I left the floor briefly to placate them by buying another round of drinks. “Come on! What’s wrong with you guys? Loosen up!” I hollered over the generic club music.
“You’re getting pretty sweaty there, dancing queen,” said Meet, whose wife Sindi was currently a twirling vision of rhythmic grace.
“Grown up men don’t dance,” blurted Pete, who works for an airline I avoid.
“That’s not what Melissa says, Pete,” I replied, draining my beer and pointing the bottle at his girlfriend. “She says she likes the way I move my butt,” I grinned as I returned to the fray.
Apparently, it’s just not done. A straight adult male dancing is somewhat suspect. Silly and unserious, perhaps. Maybe a bit effeminate? I don’t know. And I don’t care. I think the gents are missing out.
My theory is that they’re scared. Anxious that those hips have gotten rusty and seized up by too many years in an office chair. Worried that they’ll look foolish. Big, strong, brave men, who’ve variously survived injury, divorce, litigation, brawls and war zones. Afraid to dance. Go figure.
I’ve told them and showed them how easy it is. Just loosen your hips. Swivel a little, or rock side to side. Put some shoulder into it. Keep your arms down so you don’t look like a complete dick.
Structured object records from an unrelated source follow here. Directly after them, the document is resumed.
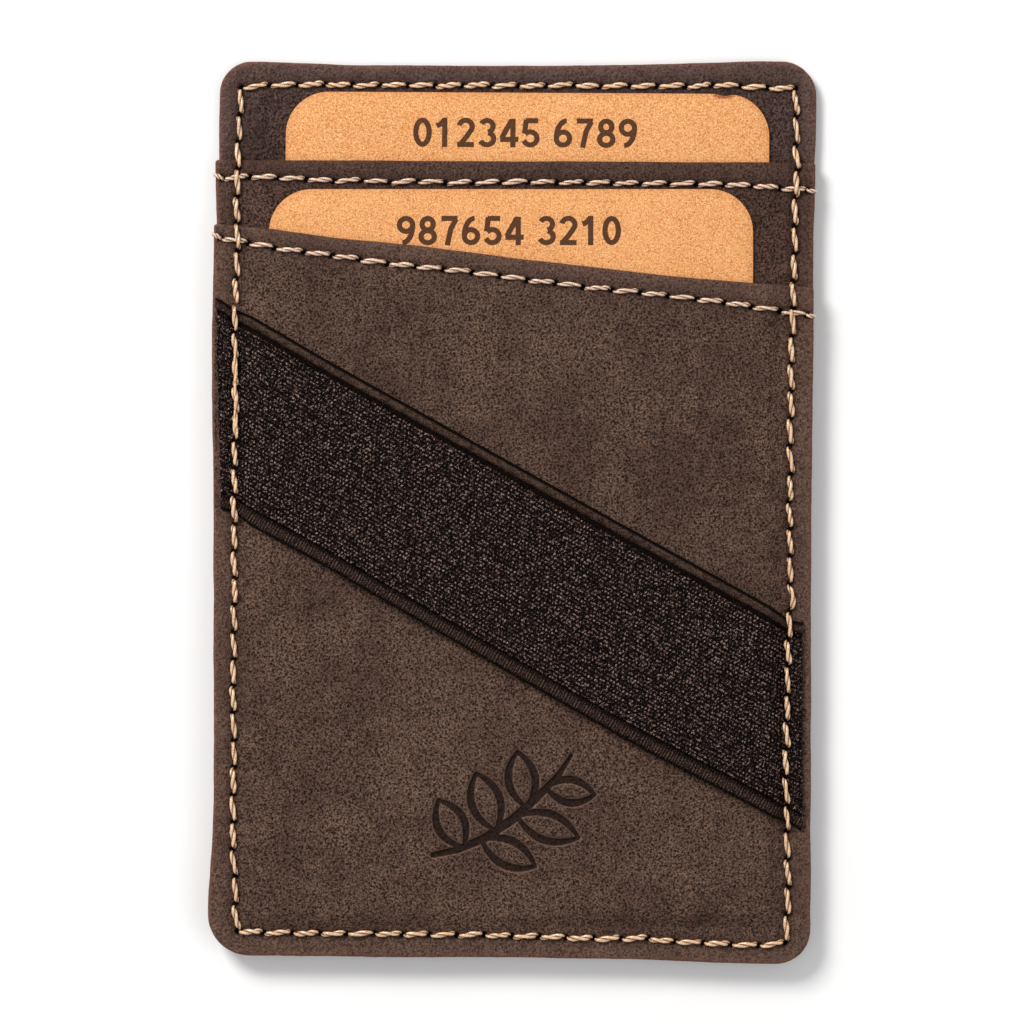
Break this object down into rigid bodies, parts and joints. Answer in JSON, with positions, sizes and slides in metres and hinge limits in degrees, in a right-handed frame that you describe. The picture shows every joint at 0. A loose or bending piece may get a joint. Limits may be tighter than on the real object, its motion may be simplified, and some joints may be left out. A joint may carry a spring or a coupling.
{
  "type": "stick on phone card holder",
  "caption": "Flat leather card holder that sticks to a telephone, with stepped pockets, card inserts and a slanted elastic finger strap.",
  "frame": {"origin": "centre of the holder's outline, on the outer face of the adhesive sheet that it rests on or sticks by", "axes": "+X to the right and +Y towards the pocket mouths as the holder is seen from the front, +Z out of the front"},
  "size_m": [0.0678, 0.1006, 0.0057],
  "materials": {
    "back_leather": "matte",
    "pocket_leather": "matte",
    "elastic": "matte",
    "card": "matte",
    "thread": "satin",
    "adhesive": "satin"
  },
  "bodies": {
    "root": {"adhesive_sheet": "adhesive", "back_panel": "back_leather", "rear_pocket_panel": "pocket_leather", "front_pocket_panel": "pocket_leather", "elastic_band": "elastic", "upper_card_insert": "card", "lower_card_insert": "card", "perimeter_needle_thread": "thread", "perimeter_bobbin_thread": "thread", "rear_hem_needle_thread": "thread", "rear_hem_bobbin_thread": "thread", "front_hem_needle_thread": "thread", "front_hem_bobbin_thread": "thread", "pocket_floor_needle_thread": "thread", "pocket_floor_bobbin_thread": "thread"}
  },
  "joints": []
}
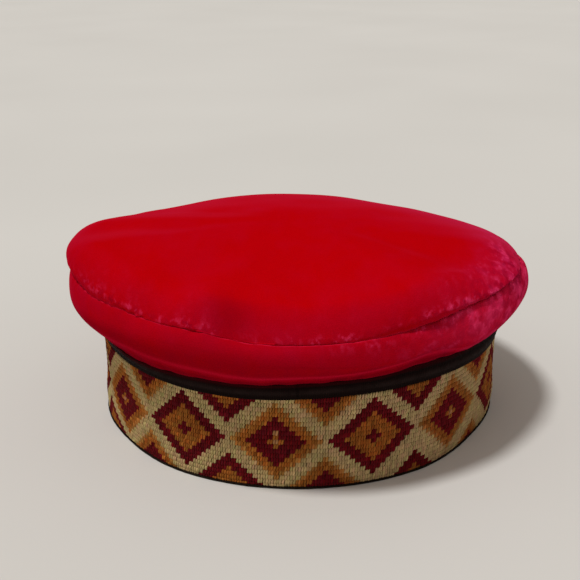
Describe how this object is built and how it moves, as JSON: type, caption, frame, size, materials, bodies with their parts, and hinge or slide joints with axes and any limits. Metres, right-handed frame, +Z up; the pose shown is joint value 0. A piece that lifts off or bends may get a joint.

No man looks very good flailing at the sky. Smile at your woman. And then let the music tell you what to do.
But they won’t listen.
I’ve even explained that dancing makes a woman happy and carefree – and horny, for God’s sake! Dancing is like vertical foreplay, which segues very nicely into the horizontal kind.
To my skittish, glum, irritated, grown up, non-dancing man friends, I’m an outlier. Possibly a pariah. Certainly a provocateur.
I texted Rodney to invite him and Celia out for dinner when I get back from a trip in a couple weeks. He texted me right back. “OK - and if you mention dancing I will break both your legs.”
Of all my friends, Rod is the only one who could actually do that. But I don’t think he meant his threat literally. Probably not. Anyway, I’ll find out soon. Fortunately, not only do I dance, I also run much faster than Rod does.